Exercise instructions - Give back, exactly as written, the lines from the beginning of the listing through the one that contains "of the whole".

────────────────

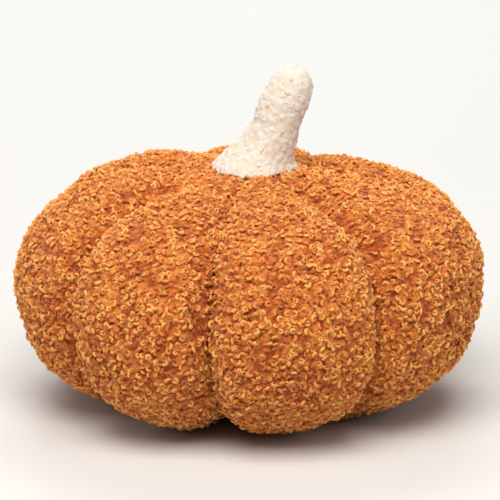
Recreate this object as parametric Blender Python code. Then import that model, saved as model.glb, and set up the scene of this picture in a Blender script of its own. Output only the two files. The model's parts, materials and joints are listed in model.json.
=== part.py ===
"""Stuffed fabric pumpkin: seven sewn gores of orange looped-pile cloth and a leaning cream stem.

Metres, +Z up. The pumpkin's front faces -Y and its stem leans towards +X. The origin is the middle
of the whole pumpkin's box, on the surface that it rests on.

Each gore is one filled solid. Outside it has the crowned cloth, drawn in at its two seams. Inside it
is closed by two upright seam walls that meet at the pumpkin's axis, like a segment of an orange.
Sizes reach to the tips of the cloth's pile.
"""
import math
from collections import namedtuple

import bmesh
import bpy
import numpy as np
from mathutils import Vector

# Driving sizes of the body
BODY_RADIUS = 0.140
CROWN_HEIGHT = 0.1435
SEAT_RADIUS = 0.0325
SEAT_HEIGHT = 0.1451
PIECE_GAP = 0.0003

# How finely a gore is modelled: faces across it, and faces from its foot to the seat's rim
COLUMNS = 14
ROWS = 38
WELD_DISTANCE = 0.00001

# How round the cloth swells between two seams: the half angle of the arc that it follows
SWELL_HALF_ANGLE = math.radians(70)

# The crown line of a gore, from the tuft underneath to the rim of the stem's seat. Radius is a share
# of the body's radius, height a share of the crown's height, and tuck is how far the seams on either
# side are drawn in. Where the line dips below zero the cloth is pressed flat on the surface.
Station = namedtuple("Station", "radius height tuck")
CROWN_LINE = (
    Station(radius=0.000, height=0.1045, tuck=0.0000),
    Station(radius=0.294, height=-0.0174, tuck=0.0022),
    Station(radius=0.480, height=-0.0056, tuck=0.0056),
    Station(radius=0.920, height=0.2117, tuck=0.0102),
    Station(radius=1.000, height=0.6458, tuck=0.0138),
    Station(radius=0.884, height=0.8215, tuck=0.0074),
    Station(radius=0.455, height=0.9917, tuck=0.0050),
)

# Where along the crown line each gore's own unevenness lies, and how far it spreads, both as shares
# of the line's length. It fades out before the seat, which is the same on all gores.
Place = namedtuple("Place", "column along spread")
UNEVEN_PLACES = (
    Place("flank", 0.36, 0.09),
    Place("side", 0.52, 0.09),
    Place("shoulder", 0.68, 0.09),
    Place("top", 0.84, 0.09),
)
SEAT_FADE = 0.08

# The gores in order round the body. The seam is the azimuth of a gore's first seam in degrees, from
# the front towards +X. The other columns are how far the gore swells out of the common crown line at
# the places above, in metres.
Gore = namedtuple("Gore", "name seam flank side shoulder top")
GORES = (
    Gore("gore_1", seam=-54.2, flank=-0.0006, side=-0.0005, shoulder=0.0000, top=0.0003),
    Gore("gore_2", seam=-11.0, flank=-0.0010, side=0.0000, shoulder=0.0000, top=0.0000),
    Gore("gore_3", seam=37.0, flank=-0.0020, side=-0.0030, shoulder=0.0060, top=0.0006),
    Gore("gore_4", seam=95.5, flank=0.0004, side=0.0008, shoulder=0.0012, top=-0.0028),
    Gore("gore_5", seam=150.5, flank=0.0010, side=-0.0010, shoulder=0.0004, top=-0.0012),
    Gore("gore_6", seam=204.2, flank=-0.0008, side=0.0006, shoulder=0.0014, top=0.0006),
    Gore("gore_7", seam=251.9, flank=-0.0028, side=-0.0042, shoulder=-0.0014, top=0.0018),
)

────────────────

Response to this exercise -
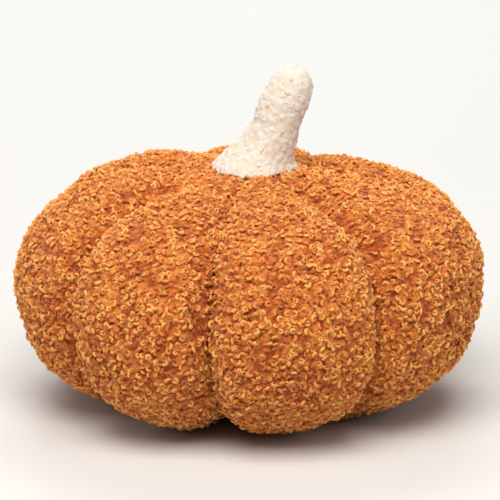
Recreate this object as parametric Blender Python code. Then import that model, saved as model.glb, and set up the scene of this picture in a Blender script of its own. Output only the two files. The model's parts, materials and joints are listed in model.json.
=== part.py ===
"""Stuffed fabric pumpkin: seven sewn gores of orange looped-pile cloth and a leaning cream stem.

Metres, +Z up. The pumpkin's front faces -Y and its stem leans towards +X. The origin is the middle
of the whole pumpkin's box, on the surface that it rests on.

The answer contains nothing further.